In-house appraisers questioned

Last August, McKinley and his business partner got $591,941 from DOT in exchange for the state’s right to immediately occupy their property.

That gives the state possession of the land while a jury determines the final value in the condemnation trial.

In Swanson’s case, DOT obtained an initial $200,000 appraisal for his 2-1/2 acres and a second one for $175,000. The agency then discounted the appraisal to $143,000, using a DOT in-house appraiser, Gary Bruner.

Last June, 12 days before the state wanted access to his land, the state paid Swanson $166,000 for “immediate use and possession” pending his condemnation trial.
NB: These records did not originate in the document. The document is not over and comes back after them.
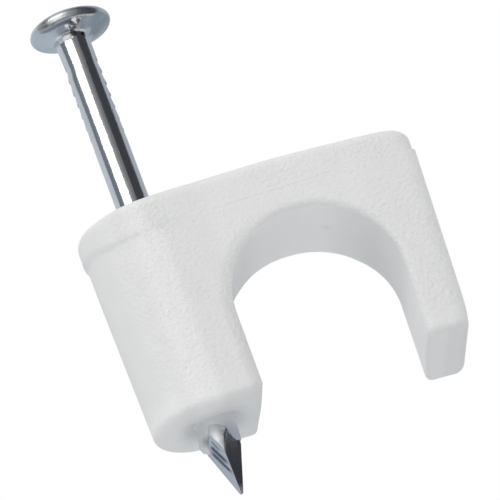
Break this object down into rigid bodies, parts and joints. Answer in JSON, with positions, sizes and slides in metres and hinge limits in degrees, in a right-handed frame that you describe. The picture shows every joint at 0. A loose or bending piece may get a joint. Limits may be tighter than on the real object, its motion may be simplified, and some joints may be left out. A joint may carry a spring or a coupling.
{
  "type": "cable staple",
  "caption": "Nail-in plastic clip that arches over one round cable, with its steel wire nail partly driven through the thick leg.",
  "frame": {"origin": "where the nail's axis meets the wall, which is the plane of both feet", "axes": "+Z along the nail, away from the wall to its head; +X from the nail leg to the outer leg; +Y along the cable"},
  "size_m": [0.016, 0.0056, 0.025],
  "materials": {
    "clip_body": "milky white polyethylene, spark-eroded on the front and rear, smoother in the slot and at the rounded end",
    "nail": "bright zinc-plated wire with a smooth shine"
  },
  "bodies": {
    "root": {"clip_body": "clip_body", "nail": "nail"}
  },
  "joints": []
}
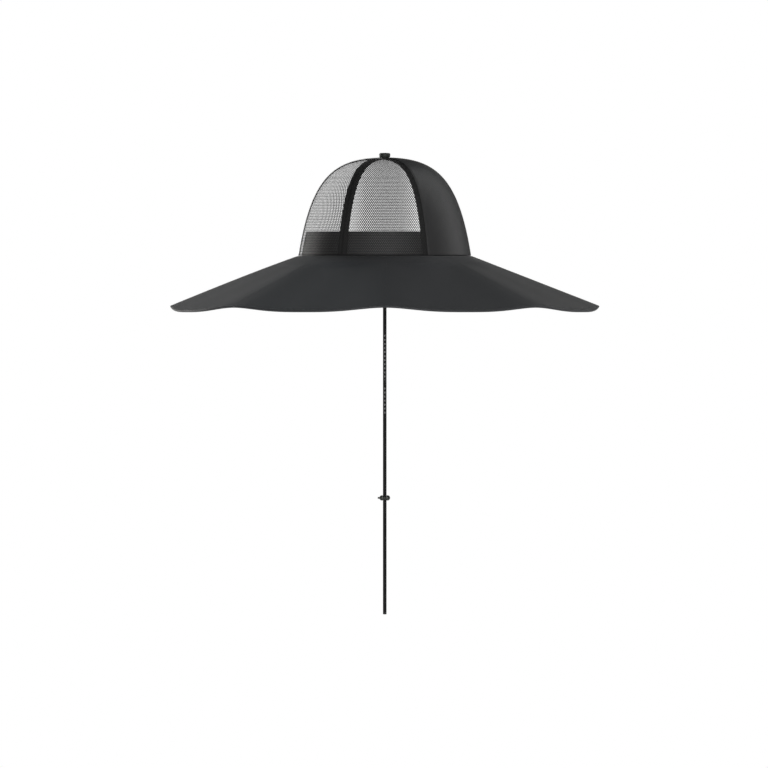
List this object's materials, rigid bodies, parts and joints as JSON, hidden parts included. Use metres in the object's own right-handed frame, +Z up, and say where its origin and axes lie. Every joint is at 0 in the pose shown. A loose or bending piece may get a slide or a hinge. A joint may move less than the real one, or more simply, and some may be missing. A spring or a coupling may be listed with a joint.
{
  "type": "wide-brimmed mesh-crown sun hat with chin cord",
  "caption": "Wide-brimmed sun hat with a part-mesh crown, a lobed sloping brim and a hanging chin cord with a spring cord lock.",
  "frame": {"origin": "middle of the head opening, level with the seam of crown and brim", "axes": "+X the way the wearer looks, +Y the wearer's left, +Z up"},
  "size_m": [0.524, 0.49, 0.5631],
  "materials": {
    "front_cloth": "smooth satin weave, dark grey",
    "mesh_cloth": "open knitted mesh, black",
    "seam_tape": "twill tape, black",
    "sweatband": "soft matt weave, near black",
    "top_button": "cloth stretched over a metal disc, dark grey green",
    "brim_cloth": "smooth stiffened weave, dark grey",
    "chin_cord": "flat woven cord, black",
    "lock_plastic": "moulded, half gloss"
  },
  "bodies": {
    "hat": {"front_panel_left": "front_cloth", "front_panel_right": "front_cloth", "side_mesh_left": "mesh_cloth", "side_mesh_right": "mesh_cloth", "back_mesh_left": "mesh_cloth", "back_mesh_right": "mesh_cloth", "seam_tape_front": "seam_tape", "seam_tape_front_left": "seam_tape", "seam_tape_back_left": "seam_tape", "seam_tape_back": "seam_tape", "seam_tape_back_right": "seam_tape", "seam_tape_front_right": "seam_tape", "sweatband": "sweatband", "top_button": "top_button", "brim_gore_1": "brim_cloth", "brim_gore_2": "brim_cloth", "brim_gore_3": "brim_cloth", "brim_gore_4": "brim_cloth", "brim_gore_5": "brim_cloth", "brim_gore_6": "brim_cloth", "brim_gore_7": "brim_cloth", "brim_gore_8": "brim_cloth", "cord_tab_left": "seam_tape", "cord_tab_right": "seam_tape", "chin_cord": "chin_cord", "cord_lock_body": "lock_plastic"},
    "lock_button": {"cord_lock_button": "lock_plastic"}
  },
  "joints": [
    {"name": "lock_button_press", "type": "slide", "parent": "hat", "child": "lock_button", "axis": [1, 0, 0], "range_m": [0, 0.0015], "stiffness_N_per_m": 300}
  ]
}
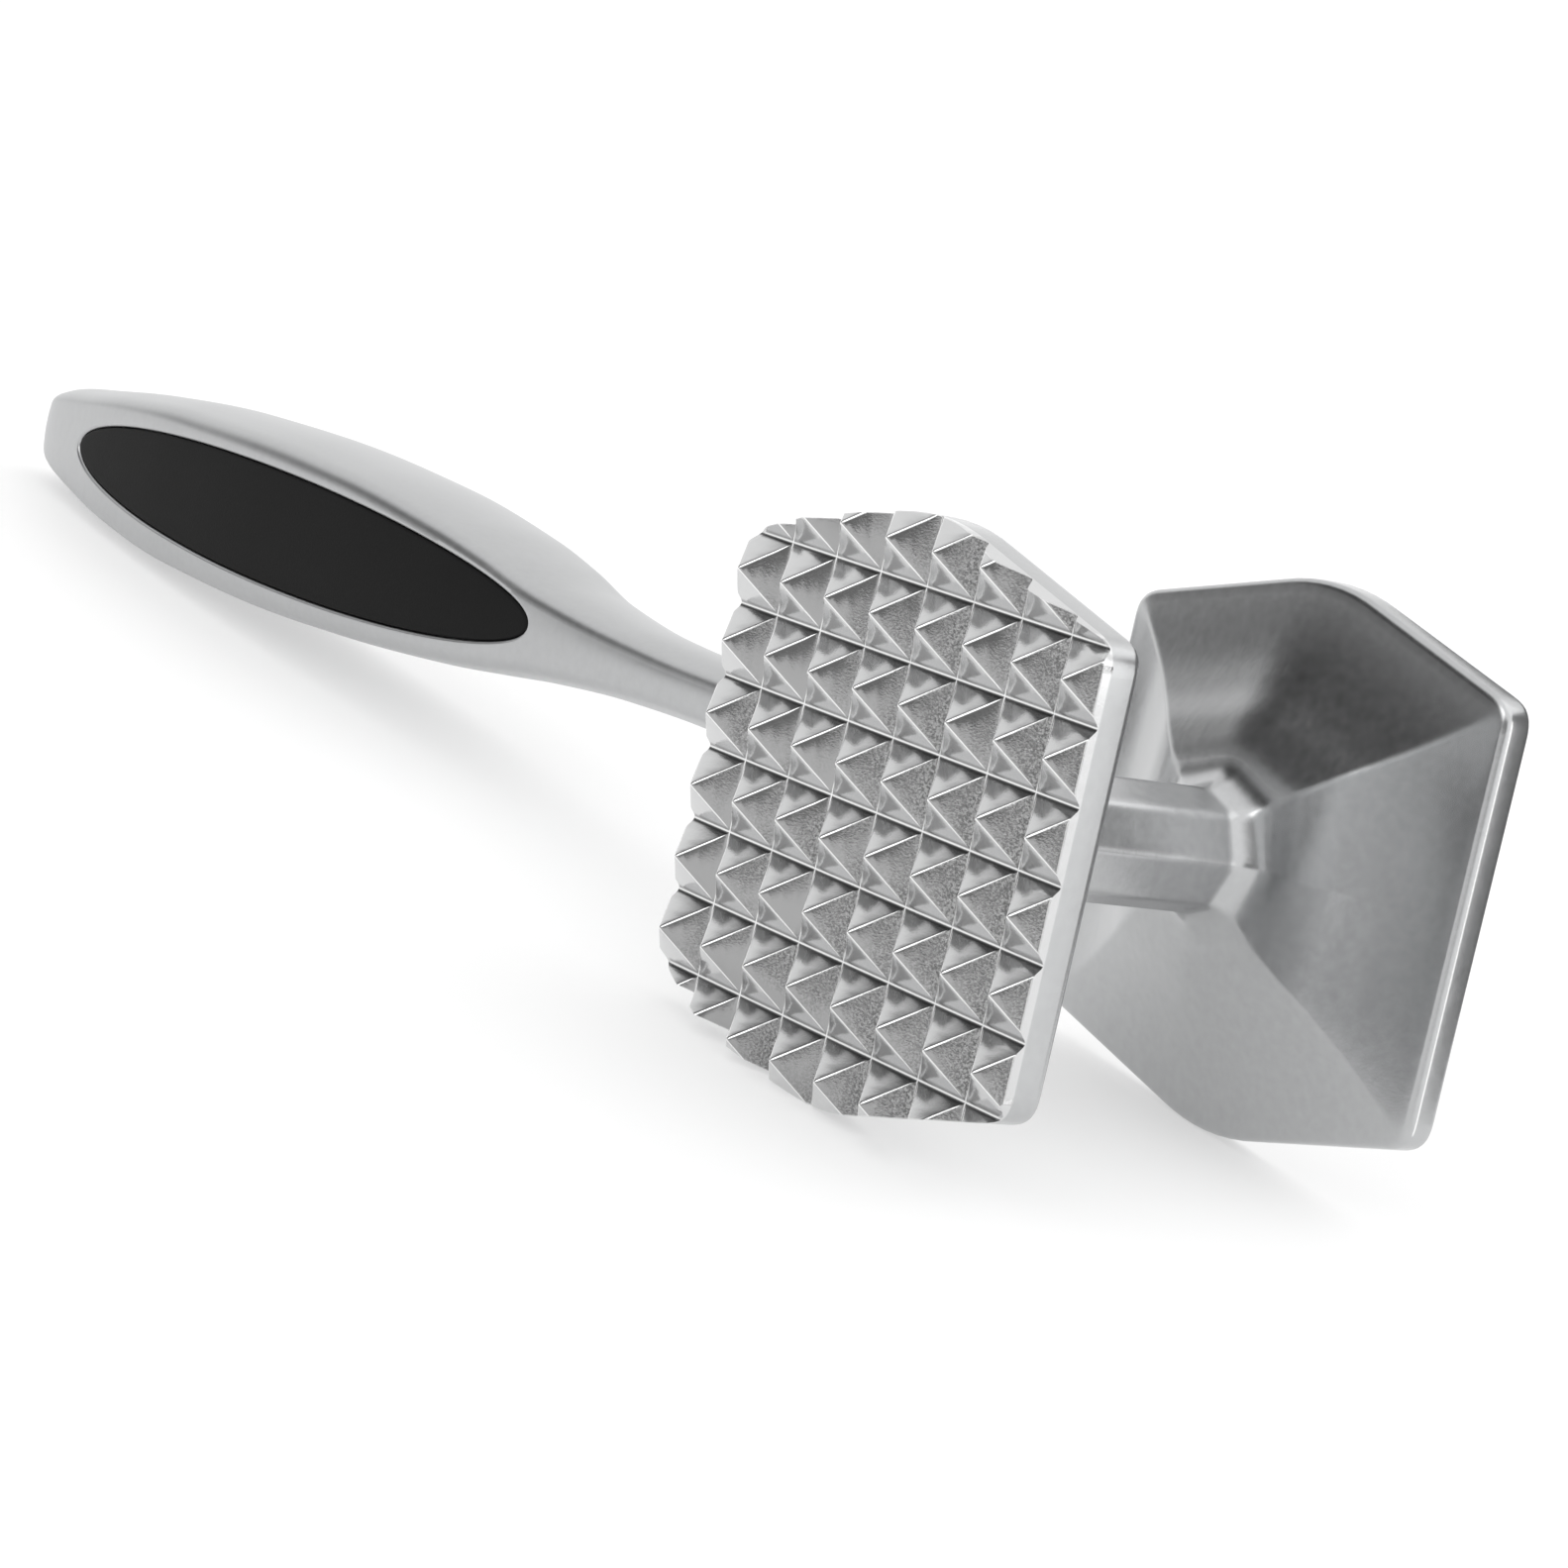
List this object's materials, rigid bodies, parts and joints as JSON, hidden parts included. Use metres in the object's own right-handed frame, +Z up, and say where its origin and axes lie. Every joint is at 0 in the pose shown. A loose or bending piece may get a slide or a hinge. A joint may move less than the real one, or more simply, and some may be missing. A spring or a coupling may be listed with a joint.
{
  "type": "meat mallet",
  "caption": "Double-ended cast metal meat mallet with a toothed plate, a smooth plate and a slim handle with black soft inlays, lying on its side.",
  "frame": {"origin": "on the surface that the mallet lies on, under the middle of its box", "axes": "+Z up from the surface that it lies on; +X from the handle's end to the head; +Y out of the smooth striking face, with the teeth facing -Y"},
  "size_m": [0.245, 0.0548, 0.055],
  "materials": {
    "cast_metal": "satin, fine cast grain",
    "steel": "plain",
    "hard_plastic": "matte",
    "soft_grip": "matte"
  },
  "bodies": {
    "root": {"head_casting": "cast_metal", "handle_casting": "cast_metal", "handle_stud": "steel", "lock_pin": "steel", "front_inlay_carrier": "hard_plastic", "front_inlay": "soft_grip", "rear_inlay_carrier": "hard_plastic", "rear_inlay": "soft_grip"}
  },
  "joints": []
}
He was also paid $47,969 to move to his new property at 9902 N. Market.

DOT considers its in-house appraiser an independent analyst assigned to review the other appraisals, Golden said.

The DOT’s practice of using an in-house appraiser violates state law, which says appraisals in eminent domain cases should be independent, Dunn said.

“This guy (Bruner) has worked for the state for 31 years. How in the world can he be independent?” he said.

Swanson’s case is scheduled for trial March 18 before Spokane County Superior Court Judge Kathleen O’Connor.

In a Jan. 11 ruling, O’Connor denied a state motion to quash his lawyers’ requests to subpoena Bruner.

O’Connor said Bruner is a state employee and can be questioned to determine why he lowered the offer, O’Connor said.

“My view is that from a public policy standpoint, all the power is on the side of the state,” O’Connor said.

State law requires a process of determining market value that is “fair to both sides and allows the landowner to receive fair compensation,” O’Connor noted.

Meanwhile, other citizens dealing with DOT along the north Spokane freeway route should beware, McKinley said.

“Most citizens are never involved with the bureaucracy. They tend to believe the state, or are scared and overwhelmed. They don’t have the know-how to fight back,” he said.

DOT’s Golden promises a fair process.

“We try to go above and beyond. We follow all the correct procedures,” he said.